I never expect a clients safety professional to be totally familiar with construction BUT I still treat them with the respect they deserve as part of the client team. I have time for them as ultimately we should/are sharing the same code of professional ethics.

Bob

Having also been declined for local authority work by not having the “necessary NEBOSH Construction Certificate” element of CDM-C competence despite being a Chartered Member of IOSH, Chartered Member of the CIOB and RMaPS, I am inclined to side with Bob on this one.
SP900308  
#79 Posted : 29 April 2014 10:44:26(UTC)
Rank: Super forum user
SP900308

We're talking about personalities and arrogance here. I too respect other professionals if they know what they are talking about. Some think they're right whatever their knowledge or understanding!

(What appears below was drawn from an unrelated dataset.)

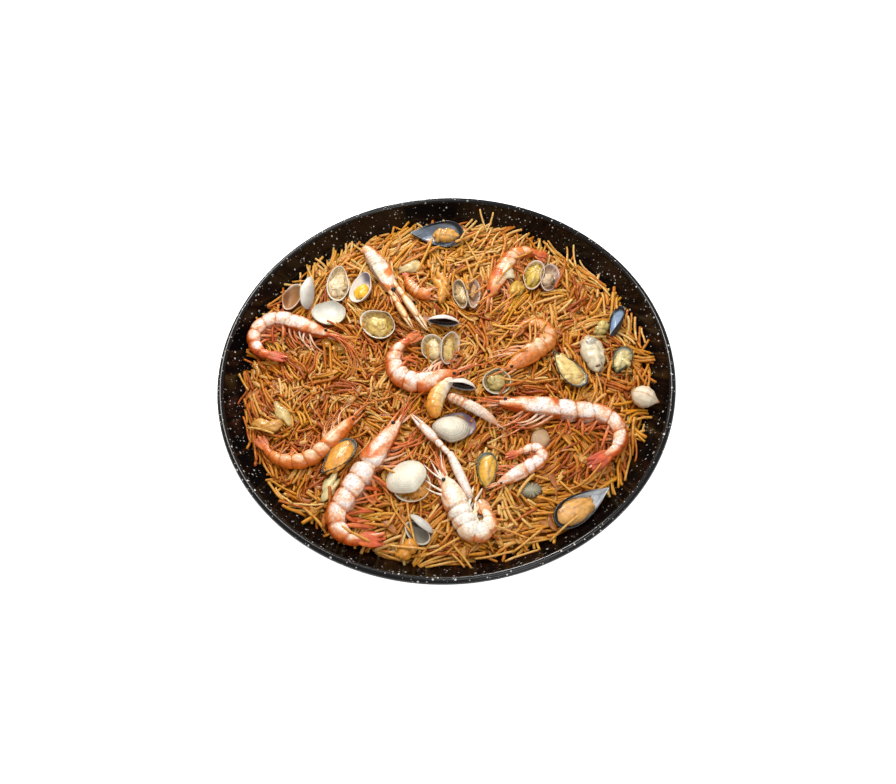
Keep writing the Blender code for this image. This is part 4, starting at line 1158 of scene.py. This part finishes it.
# Name, then for each valve: centre, length, width, depth, egg, yaw, tilt, roll,
# outer colour, ring colour, inner colour (near-black as painted shade in the valves
# that stand on edge), rim colour, stain inside it as (colour, bearing) or None (in
# clam_grey_front a painted shadow), and the meat, if any, as (mantle or not, lobes,
# share of the valve, shift, body colour, fringe colour, which the lobes also take
# as their painted shade).
clams = (
    ("clam_back_left", ((-163, 100, 36), 36, 24, 9, 0.10, 80, 0, -18,
     "CFC2AC", "AE9C80", "9C6E3E", "DCC8B4", ("7E4E2A", 90), None),),
    ("clam_white_tall", ((-146, 104, 37), 43, 22, 6, 0.26, -97, 0, 118,
     "D9D5CB", "B8B2A2", "D0C4B0", "DAD4C6", None, None),),
    ("clam_cream_left", ((-113, 115, 37), 47, 24, 9, 0.18, -95, 4, -20,
     "D3C7B1", "A8997C", "D8CAA8", "DED6C8", ("9C8C68", 180),
     (1, 3, 0.80, (1.5, -1.0), "EAD6AE", "BE9A66")),),
    ("clam_white_oval", ((-122, 74, 38), 37, 29, 7, 0.12, -10, 2, 6,
     "D0CAB8", "B4AB94", "DAD7CC", "BEB8A4", ("CDCAB0", -60), None),),
    ("clam_yellow_left", ((-88, 108, 37), 43, 24, 9, 0.16, -103, 0, 14,
     "DAD0BF", "BCAF98", "E4DDD0", "D9CFC4", ("544458", 165),
     (0, 1, (0.50, 0.80), (5.0, 1.0), "F4B81C", "E4A824")),),
    ("clam_amber", ((-70, 57, 37), 42, 31, 10, 0.10, -38, 0, 12,
     "D6CAB6", "A4957A", "C9B48A", "DDD0BC", ("8A6A34", 60), (1, 3, 0.78, (1.5, -2.5), "DABC68", "A07A3C")),),
    # Stands on its edge: its inside is painted near-black as painted shade.
    ("clam_centre_standing", ((0, 54, 37.4), 35, 24, 6, 0.05, -6, 4, 106,
     "ECE6DC", "CFC6B8", "180C0C", "ECE6DE", None, None),),
    ("clam_centre_open",
     ((-11, 20, 37), 37, 24, 9, 0.10, 112, -6, -16,
      "CFC5B4", "9C8E78", "C4B08A", "C6B8A4", ("6E5C48", 200), (1, 2, 0.76, (0.0, 0.0), "DEC690", "9C7E44")),
     ((6, 20, 38), 38, 23, 9, 0.10, 70, -6, 46,
      "D9CFC8", "A89A94", "B5A07C", "CFC0B4", None, (1, 3, 0.74, (-2.0, 0.0), "E2C67C", "B07E34"))),
    ("clam_back_pair",
     ((20, 92, 36), 40, 17, 7, 0.10, 100, 0, -34,
      "BDB19C", "857866", "A08A6A", "C2AE94", ("6A5844", 0), (1, 2, 0.78, (0.0, 0.0), "CDB07C", "86683C")),
     ((35, 92, 36), 40, 17, 7, 0.10, 82, 0, 34,
      "C9BCAA", "90826E", "AE8A74", "C8B4A0", None, (1, 1, 0.55, (3.0, 0.0), "C89C6C", "8A6440"))),
    ("clam_back_right",
     ((102, 113, 37), 42, 24, 9, 0.10, 78, 0, -20,
      "C4B8A5", "8C7E68", "B39A58", "CCB4A0", None, (1, 3, 0.84, (0.0, 0.0), "D2B04A", "93762C")),
     ((119, 108, 37), 38, 22, 9, 0.10, 70, 0, 22,
      "C4B8A5", "8C7E68", "A88478", "C8AEA4", ("5E4440", 250),
      (1, 2, 0.66, (-3.0, 1.0), "D8BC96", "8E6648"))),
    ("clam_grey_centre", ((51, -22, 35), 29, 27, 9, 0.05, 0, 0, 12,
     "BBB4A6", "908878", "A89A7C", "CFC8B4", ("6E6250", 90), (1, 2, 0.74, (0.0, 0.0), "C4AC68", "86703C")),),
    # Stands on its edge: its inside is painted near-black as painted shade.
    ("clam_dark_hollow", ((15, -27, 38), 29, 22, 6, 0.05, -14, 0, 102,
     "ECE6DC", "CFC6B8", "1A100E", "ECE6DE", None, None),),
    ("clam_striped",
     ((2, -73, 34), 37, 29, 11, 0.12, -12, 0, 176,
      "E4DCC8", "7E725C", "CDBB95", "B4A898", None, None),
     ((9, -68, 33), 37, 29, 8, 0.12, -12, 0, -8,
      "CFC4B0", "A0947E", "E0D6C4", "6A5068", ("7A5C78", 40), None)),
    ("clam_white_round",
     ((-42, -124, 37), 40, 37, 9, 0.05, 20, -8, 166,
      "E2DCCA", "C6BCA2", "E0D8C6", "E6E0D2", None, None),
     ((-37, -131, 34), 36, 33, 8, 0.05, 20, 0, 4,
      "DCD6C8", "C4BCAA", "D9C79C", "E6DCC8", ("D89A40", -62),
      (1, 2, (0.66, 0.56), (4.0, -6.0), "E09A34", "B8701E"))),
    # The second valve stands on its edge, its inside painted dark as painted shade; the dark stain in the
    # first valve is the painted shadow that the second casts on it.
    ("clam_grey_front",
     ((-33, -178, 34), 28, 17, 7, 0.10, -44, 0, 10,
      "AAA396", "777064", "8A8272", "C4BDAE", ("2E2620", 120), None),
     ((-29, -171, 37), 27, 15, 5, 0.10, -44, 0, 122,
      "CFCAC0", "A39C8F", "3A322A", "D4CEC2", None, None)),
    ("clam_ridged", ((73, -140, 30), 22, 16, 5, 0.05, 0, 0, 176,
     "B4AC90", "544E3A", "B0A694", "7E7E74", None, None),),
    ("clam_grey_right", ((88, -88, 30), 25, 18, 4, 0.05, 75, 0, 180,
     "B4926C", "8C6A48", "B0A694", "8A8272", None, None),),
)


def shell_piece(name, valves, beak, rings, ridge, point, finishes, ray=FAINT_RAYS):
    """Builds the valves of one shell with their meat, and lets the piece stand
    for the node of the same name."""
    parts = []
    for count, (centre, *size, yaw, tilt, roll, outer, band, inner, rim, stain, meat) in enumerate(valves):
        mine = [valve(*size, beak, rings, ridge, outer, band, inner, rim, point, stain, ray)]
        if meat:
            mine += nested(*size, len(name) + 5 * count, *meat)
        parts += [placed(part, centre, yaw, tilt, roll) for part in mine]
    piece(name + "_cooked", name, parts, finishes)


for name, *valves in clams:
    shell_piece(name, valves, (0.05, 0.42), 9, 0.14, 0.0, [chalky_shell, cooked_meat],
                BOLD_RAYS if name == "clam_ridged" else FAINT_RAYS)

# ---------------------------------------------------------------------------
# Mussels: pear-shaped valves, blue-black and smooth outside, lined with pearly
# nacre that darkens at the rim, holding plump orange or cream meat.
# ---------------------------------------------------------------------------
# The valve is hard and smooth, so it shines when wet and lets no light in.
mussel_shell = wet_finish("mussel_shell_and_nacre", 9.0, 0.26, 0.28, 0.18, 0.0, 0.10)
mussels = (
    ("mussel_back", 0.30, ((-1, 181, 37), 60, 33, 11, 0.30, -10, -4, 16,
     "1A1C24", "2E333E", "8490A0", "12141A", ("BCC8D2", 180),
     (0, 2, (0.62, 0.62), (9.0, -1.0), "DA9E48", "7E6628"))),
    ("mussel_blue", 0.55, ((181, 45, 38), 38, 17, 8, 0.28, 65, -5, -38,
     "171A22", "343C4C", "90A8C4", "141820", ("CCD6E0", 180), None)),
    ("mussel_small_right", 0.30, ((180, -3, 36), 34, 20, 8, 0.20, 62, 0, -8,
     "3A3A30", "5E5E50", "B9B29A", "2E3422", None, (1, 2, 0.92, (0.0, 0.0), "D8C284", "5E5E34"))),
    ("mussel_right_centre", 0.35, ((125, -12, 37), 50, 26, 10, 0.24, -60, 0, -8,
     "2A2A2C", "55544C", "C9C09C", "2C2C2A", None, (1, 2, 0.98, (-1.0, 0.0), "E2C880", "B4843A"))),
    ("mussel_front_right", 0.30, ((118, -161, 36), 61, 27, 10, 0.30, -149, 0, -10,
     "0E0F13", "22252C", "D6DCE2", "0C0D10", ("F0F2F2", 180),
     (0, 1, (0.76, 0.94), (7.0, 0.5), "DEA658", "A87030"))),
    ("mussel_amber_left", 0.25, ((-106, -98, 38), 44, 25, 9, 0.20, 48, 0, -8,
     "2A2622", "4E463A", "A79C7C", "2E2A22", None, (1, 1, 1.05, (0.0, 0.0), "E4A038", "B06C1E"))),
    ("mussel_amber_front", 0.25, ((34, -120, 36), 38, 20, 9, 0.20, 85, 0, -6,
     "4A4C42", "6E6E60", "A9A58C", "4A4E3A", None, (1, 1, 1.06, (0.0, -0.5), "DFA834", "8A6A2A"))),
)
for name, point, row in mussels:
    shell_piece(name, [row], (-0.72, 0.0), 12, 0.06, point, [mussel_shell, cooked_meat])

# The largest has closed its meat over the shell, which only shows as an edge.
shell = valve(47, 25, 6, 0.20, (-0.72, 0.0), 12, 0.06, "1C1D22", "3A3D44", "B9B2A0", "24262C", 0.3, None)
parts = [placed(shell, (153, 5, 31.5), 97, 0, 8),
         plump((152.5, 6.5, 33.0), 45, 24, 18, 0.12, 97, 411, "E0D3B4", "A08C6C", 1.1, 0.10, 1),
         plump((151, 17, 37.5), 17, 12, 9, 0.1, 60, 412, "B8AE9C", "7E766A", 0.8, 0.0, 1),
         plump((155, -9, 37.5), 9, 5, 4, 0.1, 20, 413, "8A6240", "5E4028", 0.3, 0.0, 1)]
piece("mussel_cream_large_cooked", "mussel_cream_large", parts, [mussel_shell, cooked_meat])

# ---------------------------------------------------------------------------
# Loose meats: clam and mussel bodies that left their shells, plump and folded,
# each of a few lobes.
# ---------------------------------------------------------------------------
meats = (
    ("clam_meat_front", (-42, -194, 33), 19, 15, 11, 0.05, 30, "DC9430", "A8661E", 2),
    ("mussel_meat_right", (164, 37, 35), 18, 12, 12, 0.10, 55, "CDB468", "5E5228", 2),
    ("mussel_meat_left", (-179, -58, 33), 29, 15, 9, 0.10, -20, "D49A44", "96601E", 2),
    ("mussel_meat_back", (2, 106, 33), 42, 14, 13, 0.10, 92, "E09C3C", "A8661E", 3),
    ("clam_meat_right", (82, 98, 33), 22, 13, 11, 0.05, 70, "D2A63C", "94702A", 3),
)
for seed, (name, centre, length, width, height, egg, yaw, body, fringe_and_shade, lobes) in enumerate(meats):
    toss = np.random.default_rng(seed + 600)
    run = np.array((np.cos(np.radians(yaw)), np.sin(np.radians(yaw)), 0.0))
    lumps = []
    for lobe in range(lobes):
        middle = np.array(centre) + run * length * 0.36 * (lobe / (lobes - 1.0) - 0.5)
        middle += toss.normal(0, (1.2, 1.2, 0.6))
        lumps.append(plump(middle, length * 0.72, width * toss.uniform(0.72, 0.98),
                           height * toss.uniform(0.8, 1.0), egg, yaw + toss.normal(0, 18),
                           seed + 300 + 7 * lobe, body, fringe_and_shade, 0.8, 0.08))
    piece(name + "_cooked", name, lumps, [cooked_meat])

# A peeled tail in the middle: banded, cream at the top, orange below.
t = np.linspace(0.0, 1.0, 60)
line = np.stack([5.0 - 18.0 * np.sin(0.62 * np.pi * t), -16.0 - 43.0 * t,
                 36.0 + 1.5 * np.sin(np.pi * t)], axis=1)
half = 9.0 * np.interp(t, (0.0, 0.08, 0.45, 0.8, 1.0), (0.40, 0.62, 0.96, 0.92, 0.55))
folds = np.sin(np.pi * t * 6.0)
half *= 0.97 + 0.06 * np.abs(folds) ** 0.5
peeled_shades = linears("EEE0CC", "E8C688", "DE9A36", "CE8020")
banding = 0.85 * t + 0.22 * bell(folds, 0.0, 0.25)
tint = banding[:, None] - 0.28 * np.cos(circle(20))
peeled = tube(line, half, half * 0.85, 20, ramp_of(peeled_shades, tint))
piece("mussel_meat_centre_cooked", "mussel_meat_centre", [peeled], [cooked_meat])

# ---------------------------------------------------------------------------
# Cuttlefish: firm white strips that shrank and curled in the pan, stained
# yellow by the stock.
# ---------------------------------------------------------------------------
# Muscle, dense and moist: it glows a little where it is thin.
stewed_cuttlefish = wet_finish("stewed_cuttlefish", 6.0, 0.28, 0.34, 0.25, 2.5, 0.3, soft=0.3)
strips = (
    ("cuttlefish_back", (73, 117, 40), 22, 14, 8, -0.20, 95, "E0D6B8", "B9A06C"),
    ("cuttlefish_front", (-114, -129, 33), 27, 13, 9, 0.05, 75, "D6C692", "A88E50"),
    ("cuttlefish_left", (-164, -45, 29.5), 25, 13, 8, 0.05, -55, "CDB274", "A8823E"),
    ("cuttlefish_back_left", (-35, 139, 31), 30, 18, 9, 0.05, 10, "D6BE86", "A8864A"),
)
for seed, (name, centre, length, width, height, egg, yaw, body, fringe_and_shade) in enumerate(strips):
    strip = plump(centre, length, width, height, egg, yaw, seed + 330, body, fringe_and_shade, 1.5)
    piece(name + "_stewed", name, [strip], [stewed_cuttlefish])

# ---------------------------------------------------------------------------
# Garlic: one clove cooked in its papery skin, pointed where it grew and blunt
# at the root, with the brown veins of the skin running between the two.
# ---------------------------------------------------------------------------
t = np.linspace(0.0, 1.0, 24)
tip, length, bearing = np.array((208.0, -57.0, 37.0)), 28.0, np.radians(152)
path = tip + length * t[:, None] * (np.cos(bearing), np.sin(bearing), 0)
half = 11.5 * np.interp(t, (0.0, 0.12, 0.30, 0.52, 0.76, 0.93, 1.0), (0.05, 0.26, 0.78, 1.0, 0.9, 0.55, 0.2))
veins = rising(np.cos(9.0 * circle(40)), 0.72, 1.0)
browned = (0.10 + 0.9 * bell(t, 0.0, 0.10) + 0.5 * rising(t, 0.9, 1.0))[:, None] + 0.55 * veins
clove = tube(path, half, half * 0.84, 40, blend_of(linear("E6D8BC"), linear("A86E46"), browned))
# Thin dry skin, softened by the steam: a satin like paper.
papery = wet_finish("papery_garlic_skin", 5.0, 0.24, 0.42, 0.12, 1.0, 0.20)
piece("garlic_clove_roast", "garlic_clove", [clove], [papery])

Same in every walk of life. There's the good, bad and ugly out there in the APS, CIOB, IOSH etc. etc.
achrn  
#80 Posted : 29 April 2014 11:20:07(UTC)
Rank: Super forum user
achrn

boblewis wrote:
As an afterthought I would say that whilst I do have some design knowledge due to Design of Structures being part of my first degree in Chemical Engineering. I would not however use this as a trump against another professional who is a designer.


But there are CMD-Cs that do.

I have even been told by a CDM-C, in front of an HSE bod, that the only possible way that a designer can comply with CDM07 is for the designer to submit their scored 1-5 x 1-5 risk assessment for every risk in the design to the CDM-C for the CDM-C to approve. If I didn't do that, I was in breach of the CDM regulations.

To be honest, this statement was wrong in so many ways that I wasn't really sure how to respond to it.

As SP900308 says, a lot of it is about personalities, but it is a frequent source of frustration that the design phase of a project is planned managed and coordinated based on the advice of someone that is not (and in my experience, is incapable of being) a designer. Maybe giving someone an apparent opportunity to control those they are incapable of imitating encourages certain personality traits.